The MirrorARCHIVES: Mar 9-15.2006 Vol. 21 No. 37  
Mirror Music

Brevity is
next to levity

>> Stereolab keep it short and sweet

 

by LORRAINE CARPENTER

“If you do too many LPs, it’s not fresh anymore,” says Tim Gane. “It becomes a weight around your neck, and it stops you thinking about music.”

A 14-year-long discography of a band as prolific (and as fond of vinyl) as Stereolab would make one heavy, blood-flow-blocking necklace, no matter how charming its contents. That’s why Gane chose to produce a series of seven-inch singles rather than an album when the band signed a new record deal last year. Stereolab singer Laetitia Sadier has gone on record against singles and EPs—“I never really saw the point of releasing an EP… artistically, four tracks is not enough,” she told Magnet last year—but Gane says he couldn’t do without them, and not just for variety’s sake.

“The short format is very free, yet it comes with certain restrictions that imbue themselves into the music. A seven-inch carries a lot of preconceptions—they’re generally quite short, quite poppy, quite fast. I like to play with those things, but do it our way.”

The dozen A-sides and B-sides recently compiled on the Fab Four Suture CD offer slices of quintessential Stereolab, still in the space-age swing, heavy on the pop highs but light on the moody lows that infuse their albums with some necessary contrast. But, Gane says, Stereolab have hardly abandoned the LP. Though the work hasn’t begun, their label, Too Pure, which distributes product on the band’s own imprint, Duophonic, hints that their next album is due as early as 2007.

“All the different formats are very important to Stereolab. From the format to the sleeve, the title—they all go together to give you this whole package that’s more than just a dowloadable song. I find it difficult to think in that format, but maybe I will begin to work with that and try to do something different with it.”

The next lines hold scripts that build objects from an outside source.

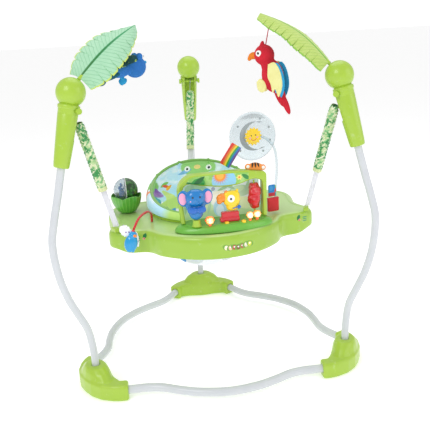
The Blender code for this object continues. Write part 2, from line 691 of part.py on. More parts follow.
# Beetle on a springy red stalk.
# The foot stands two gaps clear of the tray, because it tilts as the stalk sways.
stalk_root = Vector((-0.186, -0.048, TRAY_TOP + 2 * GAP))
stalk = empty("stalk_frame", stalk_root, tray)
stalk_path = [(0, 0, 0), (0, 0, 0.008), (-0.002, -0.008, 0.028), (-0.016, -0.040, 0.044),
              (-0.045, -0.082, 0.040), (-0.066, -0.116, 0.018)]
tube("stalk", smooth_path(stalk_path, 10), 0.0030, RED, stalk, 1)
beetle = solid("beetle", ball_mesh((0.017, 0.015, 0.034), (0, 0, -0.034)), AQUA, stalk,
               (-0.0672, -0.1182, 0.0148), (0, math.radians(13), 0))
for x, z, wide, tall in ((-0.024, -0.004, 0.020, 0.016), (0.017, -0.030, 0.013, 0.024)):
    combine(beetle, ball_mesh((wide, 0.003, tall), (x, 0.006, z), around=10, rows=6))


# ---------------------------------------------------------------- leaves and hanging toys
LEAF_ROOT = (0.398, 0.9245)  # (r, z) of a leaf's stem end
LEAF_TIPS = {"left": (0.212, 1.053), "right": (0.200, 1.066)}
LEAF_ROLL = {"left": -42.0, "right": 8.0}


def palm_leaf(side, mat):
    """A bowed leaf along the leg's bearing, with a stem that plugs into the ball."""
    tip = LEAF_TIPS[side]
    root = LEAF_ROOT
    length = math.hypot(root[0] - tip[0], tip[1] - root[1])
    slope = math.atan2(tip[1] - root[1], root[0] - tip[0])
    pivot = empty(f"leaf_pivot_{side}", (root[0], 0, root[1]), leg[side])
    rows, columns = 9, 5
    grid = []
    for i in range(rows):
        along = i / (rows - 1)
        half = 0.062 * math.sin(math.pi * min(1.0, 0.10 + 0.90 * along) ** 0.8) ** 0.7 + 0.002
        line = []
        for j in range(columns):
            across = 2 * j / (columns - 1) - 1
            bow = 0.020 * math.sin(math.pi * along) - 0.020 * across**2
            line.append(Vector((-length * along, half * across, bow)))
        grid.append(line)
    turn = Matrix.Rotation(slope, 3, "Y") @ Matrix.Rotation(math.radians(LEAF_ROLL[side]), 3, "X")
    bm = bmesh.new()
    verts = [[bm.verts.new(turn @ point) for point in line] for line in grid]
    for i in range(rows - 1):
        for j in range(columns - 1):
            bm.faces.new((verts[i][j], verts[i + 1][j], verts[i + 1][j + 1], verts[i][j + 1]))
    blade = solid(f"leaf_{side}", bm, mat, pivot)
    wall = blade.modifiers.new("Blade", "SOLIDIFY")
    wall.thickness = 0.0025
    wall.offset = 0
    outward = Vector((TOWER_BALL[0] - root[0], 0, TOWER_BALL[1] - root[1]))
    stem_end = outward * ((outward.length - BALL_R - 0.0008) / outward.length)
    middle = (stem_end + Vector((-0.030, 0, 0.022))) / 2
    run = stem_end - Vector((-0.030, 0, 0.022))
    combine(blade, rod_mesh(0.0055, run.length, middle, run, 10))


palm_leaf("right", LEAF)
palm_leaf("left", MINT)


def hanging_pivot(side, radius, z):
    return empty(f"hanging_pivot_{side}", (radius, 0, z), leg[side])


def parrot():
    """A plush parrot that hangs on a cord; local X runs outwards along the leg."""
    pivot = hanging_pivot("right", 0.2271, 1.030)
    # The shift puts its centre of mass under the cord.
    body = solid("parrot", ball_mesh((0.034, 0.022, 0.050), (0.006, 0, -0.140)), PLUSH_RED, pivot,
                 (-0.0011, 0, 0))
    combine(body, ball_mesh((0.031, 0.026, 0.031), (-0.018, 0, -0.080)))
    combine(body, rod_mesh(0.014, 0.036, (-0.055, 0, -0.084), (-1, 0, -0.15), 10, 0.004))
    combine(body, rod_mesh(0.006, 0.110, (0.034, 0, -0.195), (-0.33, 0, 1), 10, 0.022))
    combine(body, rod_mesh(0.0016, 0.060, (-0.008, 0, -0.0300), (0.22, 0, 1), 6))


def frog():
    """A plush frog that hangs level on a cord, its limbs trailing outwards."""
    pivot = hanging_pivot("left", 0.2630, 0.9980)
    body = solid("frog", ball_mesh((0.034, 0.026, 0.034), (-0.022, 0, -0.058)), PLUSH_BLUE, pivot,
                 (-0.0180, 0, 0))
    combine(body, ball_mesh((0.058, 0.022, 0.022), (0.048, 0, -0.070)))
    combine(body, ball_mesh((0.022, 0.018, 0.015), (0.092, 0, -0.086)))
    combine(body, rod_mesh(0.0016, 0.062, (0.016, 0, -0.032), (0.06, 0, 1), 6))


parrot()
frog()
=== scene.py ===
# %% [markdown]
# # Baby activity jumper
#
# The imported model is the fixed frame: it holds every pivot, size and place in metres.
# This notebook builds the visible surface round it, one piece of the real toy at a time,
# and each new piece rides on the body that moves it.

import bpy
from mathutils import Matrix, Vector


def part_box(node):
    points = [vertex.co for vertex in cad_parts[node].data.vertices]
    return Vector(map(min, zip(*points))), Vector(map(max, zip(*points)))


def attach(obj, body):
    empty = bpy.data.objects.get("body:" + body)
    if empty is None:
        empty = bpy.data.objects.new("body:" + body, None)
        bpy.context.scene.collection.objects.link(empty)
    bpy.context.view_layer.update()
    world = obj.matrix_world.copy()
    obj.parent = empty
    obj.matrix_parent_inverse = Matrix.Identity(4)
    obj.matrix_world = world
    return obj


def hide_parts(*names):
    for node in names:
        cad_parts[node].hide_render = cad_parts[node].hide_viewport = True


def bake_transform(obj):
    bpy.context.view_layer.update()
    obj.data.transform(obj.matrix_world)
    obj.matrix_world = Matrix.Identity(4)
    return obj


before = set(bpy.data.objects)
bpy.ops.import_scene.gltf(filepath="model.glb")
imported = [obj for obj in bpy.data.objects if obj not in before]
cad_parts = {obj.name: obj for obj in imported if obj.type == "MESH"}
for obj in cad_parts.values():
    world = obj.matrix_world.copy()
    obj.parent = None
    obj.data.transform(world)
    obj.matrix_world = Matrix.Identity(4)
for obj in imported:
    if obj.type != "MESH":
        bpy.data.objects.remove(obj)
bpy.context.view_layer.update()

# %% Modules
import math

import bpy
import numpy as np
from mathutils import Matrix, Vector

# %% [markdown]
# ## Places
#
# The jumper stands on three legs set evenly round one upright axis. Places on a leg are easiest
# to give along that leg, so a frame is a 4 x 4 matrix: x points outwards, y goes round, z is up.
# The tray hangs a few degrees turned from the legs, and the seat ring sits a little behind its middle.


# %% Frames
def shift(x, y, z):
    """The matrix that moves by x, y, z."""
    matrix = np.eye(4)
    matrix[:3, 3] = (x, y, z)
    return matrix


def turn(axis, degrees):
    """The matrix that turns about one of the axes X, Y, Z."""
    return np.array(Matrix.Rotation(math.radians(degrees), 4, axis))


def put(matrix, points):
    """Points of a local frame, in the world: rotation times point plus the frame's place."""
    return np.asarray(points, float) @ matrix[:3, :3].T + matrix[:3, 3]


HUB_R, HUB_NOSE = 0.445, 0.0425
CENTRE_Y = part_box("hub_rear")[1].y - HUB_R - HUB_NOSE
BEARINGS = {"left": 210, "right": 330, "rear": 90}
TRAY_YAW = 5
MIDDLE = shift(0, CENTRE_Y, 0)
LEG = {side: MIDDLE @ turn("Z", bearing) for side, bearing in BEARINGS.items()}
TRAY = MIDDLE @ turn("Z", TRAY_YAW)
SEAT = TRAY @ shift(0, 0.050, 0)
CONSOLE = TRAY @ shift(0.015, 0, 0)
TOWER_FOOT, TOWER_BALL = np.array((0.480, 0.692)), np.array((0.4275, 0.890))
TOWER_LENGTH = float(np.hypot(*(TOWER_BALL - TOWER_FOOT)))
TOWER_LEAN = math.degrees(math.atan2(*(TOWER_BALL - TOWER_FOOT)))
TOWER = {
    side: leg @ shift(TOWER_FOOT[0], 0, TOWER_FOOT[1]) @ turn("Y", TOWER_LEAN)
    for side, leg in LEG.items()
}
TRAY_BOTTOM, TRAY_TOP, TRAY_WALL = 0.394, 0.465, 0.003
print("legs stand round y =", round(CENTRE_Y, 4), "and the towers lean", round(TOWER_LEAN, 2), "degrees")

# %% [markdown]
# ## Surfaces
#
# Most plastic and cloth pieces here are a grid of points bent into a shape: rows run along
# the piece and columns run round it. Working the whole grid out as one array is quick, keeps the faces
# even, and gives every piece a cloth-like map of its own length and girth in metres.


# %% From a grid to a mesh object
def is_point(row):
    return float(np.ptp(row, axis=0).max()) < 1e-7


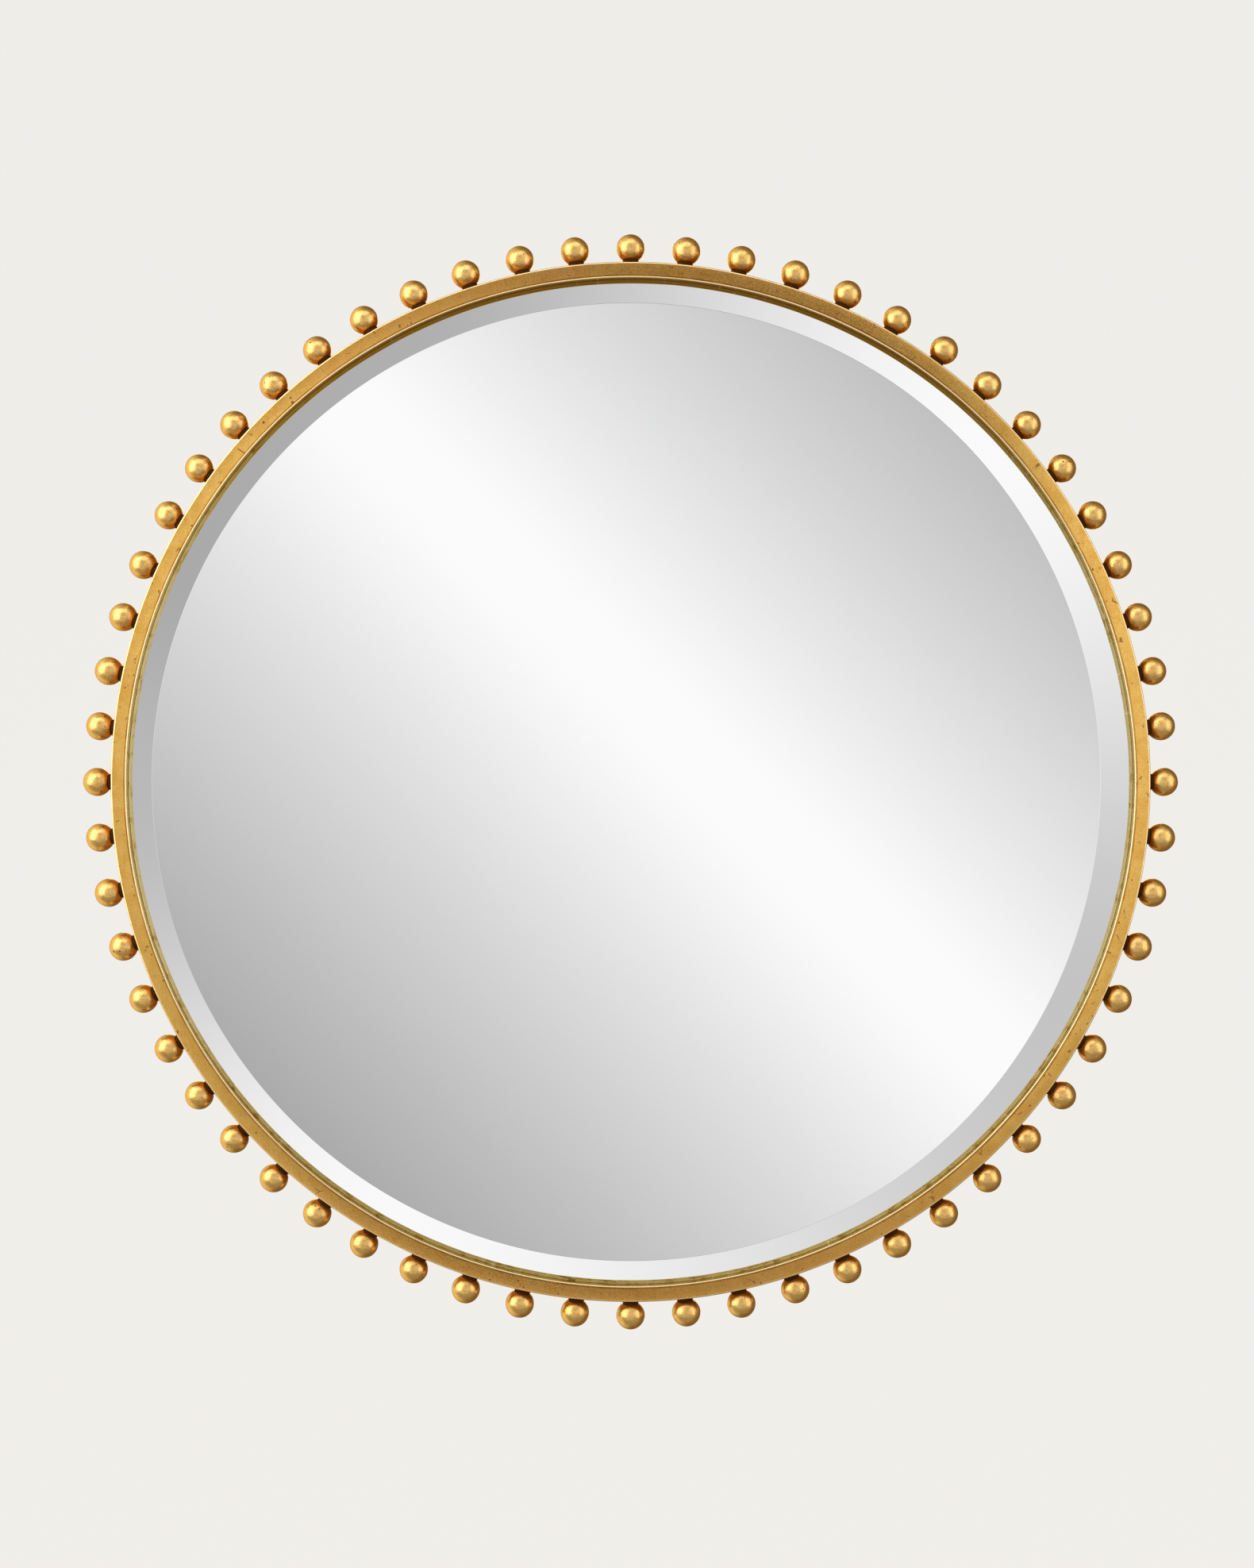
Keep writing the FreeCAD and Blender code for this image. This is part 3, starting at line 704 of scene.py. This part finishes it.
def lathe(section, steps):
    """A closed mesh turned about Y from (radius, y) points, the first and last on the axis."""
    shape = bmesh.new()
    rings = []
    for radius, y in section:
        if radius == 0:
            rings.append([shape.verts.new((0, y, 0))])
        else:
            rings.append([shape.verts.new((radius * math.cos(TURN * k / steps), y,
                                           radius * math.sin(TURN * k / steps)))
                          for k in range(steps)])
    for low, high in zip(rings, rings[1:]):
        for k in range(steps):
            n = (k + 1) % steps
            corners = [low[k % len(low)], low[n % len(low)],
                       high[n % len(high)], high[k % len(high)]]
            shape.faces.new(list(dict.fromkeys(corners)))
    bmesh.ops.recalc_face_normals(shape, faces=shape.faces)
    return shape


def cross_cutter():
    """Two tapered bars that cut the driver's cross into a screw head."""
    shape = bmesh.new()
    for turned in (0, math.pi / 2):
        bar = bmesh.ops.create_cube(shape, size=1)["verts"]
        for corner in bar:
            deep = corner.co.y < 0
            corner.co.x *= 2 * RECESS_HALF_LENGTH * (RECESS_LENGTH_TAPER if deep else 1.0)
            corner.co.z *= 2 * RECESS_HALF_WIDTH * (RECESS_WIDTH_TAPER if deep else 1.0)
            corner.co.y = -RECESS_DEPTH if deep else RECESS_OVERSHOOT
        bmesh.ops.rotate(shape, verts=bar, cent=(0, 0, 0), matrix=Matrix.Rotation(turned, 3, "Y"))
    bmesh.ops.recalc_face_normals(shape, faces=shape.faces)
    return shape


def as_object(name, shape):
    mesh = bpy.data.meshes.new(name)
    shape.to_mesh(mesh)
    shape.free()
    made = bpy.data.objects.new(name, mesh)
    bpy.context.scene.collection.objects.link(made)
    return made


def screw_mesh():
    """One pan-head screw. Its head's top is at y 0 and its tip points to -Y."""
    section = [(0, -HEAD_HEIGHT - SHANK_LENGTH),
               (SHANK_RADIUS, -HEAD_HEIGHT - SHANK_LENGTH + SHANK_RADIUS),
               (SHANK_RADIUS, -HEAD_HEIGHT),
               (HEAD_RADIUS, -HEAD_HEIGHT)]
    for step in range(HEAD_ROUND_STEPS + 1):
        swing = math.pi / 2 * step / HEAD_ROUND_STEPS
        section.append((HEAD_RADIUS - HEAD_ROUND * (1 - math.cos(swing)),
                        -HEAD_ROUND * (1 - math.sin(swing))))
    section.append((0, 0))
    body = as_object("screw_body", lathe(section, SCREW_STEPS))
    cutter = as_object("screw_cross", cross_cutter())
    cut = body.modifiers.new("cross", "BOOLEAN")
    cut.object = cutter
    cut.operation = "DIFFERENCE"
    cut.solver = "EXACT"
    cut.use_self = True
    graph = bpy.context.evaluated_depsgraph_get()
    mesh = bpy.data.meshes.new_from_object(body.evaluated_get(graph))
    for spare in (body, cutter):
        bpy.data.objects.remove(spare)
    return mesh


def set_of_screws(node_name, spots, draw):
    """Copies of one screw at (x, z) spots, each turned its own way, as one piece."""
    single = screw_mesh()
    head_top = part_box(node_name)[1].y
    shape = bmesh.new()
    for x, z in spots:
        before = len(shape.verts)
        shape.from_mesh(single)
        shape.verts.ensure_lookup_table()
        turned = Matrix.Rotation(draw.uniform(0, math.pi), 4, "Y")
        place = Matrix.Translation((x, head_top, z)) @ turned
        for corner in shape.verts[before:]:
            corner.co = place @ corner.co
    name = node_name + "_crosshead"
    mesh = bpy.data.meshes.new(name)
    shape.to_mesh(mesh)
    shape.free()
    mesh.polygons.foreach_set("use_smooth", [True] * len(mesh.polygons))
    mesh.set_sharp_from_angle(angle=SHARP_FROM)
    finished(name, mesh, screw_finish, [node_name])


def clip_screw_spots():
    """One screw in the foot of each clip."""
    reach = (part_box("clip_screws")[1].x - HEAD_RADIUS) / math.cos(CLIP_FIRST)
    turns = [CLIP_FIRST + TURN * number / CLIP_COUNT for number in range(CLIP_COUNT)]
    return [(reach * math.cos(turn), -reach * math.sin(turn)) for turn in turns]


def hanger_screw_spots():
    """Two screws down each of the two straps."""
    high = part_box("hanger_screws")[1]
    across = high.x - HEAD_RADIUS
    top = high.z - HEAD_RADIUS
    return [(side * across, top - drop) for side in (-1, 1) for drop in (0, STRAP_SCREW_PITCH)]


leafed_hoop()
gilt_balls()
flared_necks()
bevelled_pane()
screw_turns = random.Random(SCREW_SEED)
set_of_screws("clip_screws", clip_screw_spots(), screw_turns)
set_of_screws("hanger_screws", hanger_screw_spots(), screw_turns)


# ---------------------------------------------------------------- stage and light

FLOOR_LEVEL = -1.0
FLOOR_WIDTH, FLOOR_DEPTH = 3.0, 1.2
FLOOR_DIM = (0.74, 0.76, 0.80, 1)
FLOOR_BRIGHT = (0.78, 0.80, 0.84, 1)
CARD_DEPTH = -3.6
CARD_SIZE = 4.8
# How much larger a length on the card is than its image in the pane.
PANE_TO_CARD = (PANE_LOW.y - CARD_DEPTH) / (PANE_LOW.y - FACE_FRONT + CAMERA_DISTANCE) + 1

# The card's middle is what the pane's flat shows: a bright slanting ridge that falls off evenly.
# Its level and its fall are set as they look in the pane.
RIDGE_AT = 85 * METRES_PER_PX * PANE_TO_CARD
RIDGE_LEVEL = 261 / 255
RIDGE_FALL = 0.130 / 255 / (METRES_PER_PX * PANE_TO_CARD)
RIDGE_ROUNDING = 0.04
DISPLAY_GAMMA = 2.2
# Farther out lie a ring that lights the gilt face and, beyond it, what the bevel shows. Each fades
# in between two radii. Their levels, out of 255, stand at shares of a turn round the card: 0 left,
# 0.25 bottom, 0.5 right, 0.75 top.
RING_FROM = (1.17, 1.21)
BEVEL_FROM = (1.54, 1.60)
RING_LEVELS = [(0.0, 250), (0.125, 170), (0.19, 100), (0.25, 90), (0.30, 150), (0.375, 170),
               (0.5, 270), (0.59, 275), (0.63, 20), (0.76, 15), (0.80, 190), (0.84, 250),
               (0.93, 280), (1.0, 250)]
RING_WARMTH = 0.6
WARMTH_IN_GREEN = 0.4           # a warm tint dims the green by this share of what it dims the blue
BEVEL_LEVELS = [(0.0, 186), (0.167, 252), (0.43, 197), (0.62, 253), (0.83, 176), (0.93, 171),
                (1.0, 186)]

# The world as light: grey in front of the mirror, brown behind it at the right, pale behind it at
# the left, and a plain grey straight behind.
AHEAD_LOW = (0.40, 0.37, 0.31, 1)
AHEAD_HIGH = (0.57, 0.56, 0.53, 1)
BEHIND_RIGHT = (0.25, 0.185, 0.10, 1)
BEHIND_LEFT = (1.0, 0.94, 0.74, 1)
STRAIGHT_BEHIND = (0.42, 0.42, 0.41, 1)
# The world as the camera sees it.
BACKDROP_LOW = (0.880, 0.860, 0.828, 1)
BACKDROP_HIGH = (0.862, 0.845, 0.812, 1)
LAMP_WARM = (1.0, 0.97, 0.92)


def sheet(name, corners, material):
    """A single four-cornered sheet."""
    made = bpy.data.objects.new(name, mesh_from(name, corners, [(0, 1, 2, 3)], smooth=False))
    bpy.context.scene.collection.objects.link(made)
    made.data.materials.append(material)
    return made


def floor():
    """A pale floor well below the mirror, out of the main picture."""
    x, y = FLOOR_WIDTH / 2, FLOOR_DEPTH / 2
    corners = [(-x, -y, FLOOR_LEVEL), (x, -y, FLOOR_LEVEL),
               (x, y, FLOOR_LEVEL), (-x, y, FLOOR_LEVEL)]
    material, tree, shader = new_material("pale_floor")
    cloud = grain(tree, object_place(tree), 3, 3)
    plug(tree, shader, base_color=blend(tree, cloud, FLOOR_DIM, FLOOR_BRIGHT), roughness=0.8)
    made = sheet("floor", corners, material)
    made.visible_glossy = False


def linear(level):
    """The linear value of a display level out of 255."""
    return (level / 255) ** DISPLAY_GAMMA


def level_ramp(tree, factor, levels, warmth=0.0):
    """Light levels along a ramp. The dimmer a level is, the more warmth tints it."""
    made = node(tree, "ValToRGB", {0: factor})
    made.color_ramp.interpolation = "EASE"
    stops = made.color_ramp.elements
    while len(stops) < len(levels):
        stops.new(0.5)
    for stop, (where, level) in zip(stops, levels):
        tint = warmth * max(0.0, 1 - level / 255)
        stop.position = where
        red = linear(level)
        stop.color = (red, red * (1 - WARMTH_IN_GREEN * tint), red * (1 - tint), 1)
    return made.outputs[0]


def light_card():
    """The lit card behind the camera, which only reflections and the lighting see."""
    half = CARD_SIZE / 2
    corners = [(-half, 0, -half), (half, 0, -half), (half, 0, half), (-half, 0, half)]
    material = bpy.data.materials.new("light_card")
    material.use_nodes = True
    tree = material.node_tree
    tree.nodes.clear()
    place = object_place(tree)
    x, _, z = split(tree, place)
    across = times(tree, maths(tree, "ADD", x, z), math.sqrt(0.5))
    away = maths(tree, "ABSOLUTE", maths(tree, "SUBTRACT", across, RIDGE_AT))
    band = maths(tree, "SUBTRACT", RIDGE_LEVEL, times(tree, away, RIDGE_FALL))
    band = maths(tree, "SMOOTH_MIN", band, 1.0, RIDGE_ROUNDING)
    band = maths(tree, "POWER", band, DISPLAY_GAMMA)
    round_axis = maths(tree, "DIVIDE", maths(tree, "ARCTAN2", z, x), TURN)
    angle = maths(tree, "ADD", round_axis, 0.5)
    reach = distance_from_axis(tree, place)
    ring = level_ramp(tree, angle, RING_LEVELS, RING_WARMTH)
    bevel = level_ramp(tree, angle, BEVEL_LEVELS)
    to_ring = smooth_step(tree, reach, *RING_FROM)
    to_bevel = smooth_step(tree, reach, *BEVEL_FROM)
    seen = blend(tree, to_bevel, blend(tree, to_ring, band, ring), bevel)
    glow = node(tree, "Emission", {"Color": seen, "Strength": 1.0})
    out = node(tree, "OutputMaterial", {"Surface": glow.outputs[0]})
    out.is_active_output = True
    card = sheet("light_card", corners, material)
    card.location.y = CARD_DEPTH
    card.visible_camera = False
    card.visible_shadow = False


def soft_light(name, place, size, watts, colour=(1, 1, 1)):
    """A softbox aimed at the mirror's centre."""
    lamp = bpy.data.lights.new(name, "AREA")
    lamp.shape = "RECTANGLE"
    lamp.size, lamp.size_y = size
    lamp.energy = watts
    lamp.color = colour
    made = bpy.data.objects.new(name, lamp)
    made.location = place
    made.rotation_euler = (-Vector(place)).to_track_quat("-Z", "Y").to_euler()
    bpy.context.scene.collection.objects.link(made)
    made.visible_camera = False


def studio_world():
    """A pale backdrop for the camera and a dimmer, warmer room for every other ray."""
    world = bpy.data.worlds.new("studio")
    bpy.context.scene.world = world
    world.use_nodes = True
    tree = world.node_tree
    tree.nodes.clear()
    toward = node(tree, "TexCoord").outputs["Generated"]
    across, depth, height = split(tree, toward)
    to_behind = smooth_step(tree, depth, -0.35, 0.10)
    to_straight_behind = smooth_step(tree, depth, 0.80, 0.97)
    to_left = smooth_step(tree, across, 0.1, -0.7)
    ahead = blend(tree, smooth_step(tree, height, -0.75, 0.25), AHEAD_LOW, AHEAD_HIGH)
    light = blend(tree, to_behind, ahead, blend(tree, to_left, BEHIND_RIGHT, BEHIND_LEFT))
    light = blend(tree, to_straight_behind, light, STRAIGHT_BEHIND)
    backdrop = blend(tree, smooth_step(tree, height, -0.4, 0.5), BACKDROP_LOW, BACKDROP_HIGH)
    lit = node(tree, "Background", {"Color": light, "Strength": 1.0})
    shown = node(tree, "Background", {"Color": backdrop, "Strength": 1.0})
    which = node(tree, "LightPath").outputs["Is Camera Ray"]
    mixed = node(tree, "MixShader", {0: which, 1: lit.outputs[0], 2: shown.outputs[0]})
    node(tree, "OutputWorld", {"Surface": mixed.outputs[0]})


floor()
light_card()
studio_world()
soft_light("left_softbox", (-2.3, -1.5, 0.9), size=(2.4, 3.6), watts=60, colour=LAMP_WARM)
soft_light("right_softbox", (2.5, -1.45, 0.4), size=(1.7, 3.2), watts=19, colour=LAMP_WARM)
soft_light("top_softbox", (0.0, -1.6, 2.5), size=(2.8, 1.4), watts=16, colour=LAMP_WARM)
soft_light("rear_softbox", (0.0, 3.4, 0.5), size=(2.6, 2.0), watts=34)

camera_data = bpy.data.cameras.new("camera")
camera = bpy.data.objects.new("camera", camera_data)
bpy.context.scene.collection.objects.link(camera)
camera_data.sensor_width = SENSOR
camera_data.lens = SENSOR * CAMERA_DISTANCE / (PICTURE_HEIGHT * METRES_PER_PX)
camera.location = (-(MIRROR_CENTRE_PX[0] - PICTURE_WIDTH / 2) * METRES_PER_PX,
                   FACE_FRONT - CAMERA_DISTANCE,
                   (MIRROR_CENTRE_PX[1] - PICTURE_HEIGHT / 2) * METRES_PER_PX)
camera.rotation_euler = (math.pi / 2, 0, 0)
bpy.context.scene.camera = camera
bpy.context.scene.view_settings.view_transform = "Standard"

Variety is the spice, they say, and it keeps Stereolab running smoothly, even outside the band. Sadier fronts a side project, Monade, but as the band’s chief songwriter, Gane doesn’t need another creative outlet (“If I wanna do something with bagpipes, I can do it with Stereolab”). Instead, he occasionally composes music for art projects and for films, the latter ranging from the latest Godzilla movie to documentaries about Bob Moog and Bruce Haack. He’s avoided the creatively stifling Hollywood route that a few of his composer friends have taken (“they didn’t find it a pleasant experience at all”), but even Gane’s commissioned work has its expectations.

“We tend to get asked by people who want us to do our own thing. The only problem is that they always want the Stereolab sound that they have in their mind, which is poppy, French, brass, electronic. You can do whatever you want as long as it recognizably sounds like that.”

The same is sometimes true of the remix requests Gane receives on a fairly regular basis but, as with his sporadic soundtrack jobs, it’s ultimately satisfying work.

“It’s really nice to approach the music without anything written and just follow an intuition. I’m always looking for puzzles and things to solve in the music.”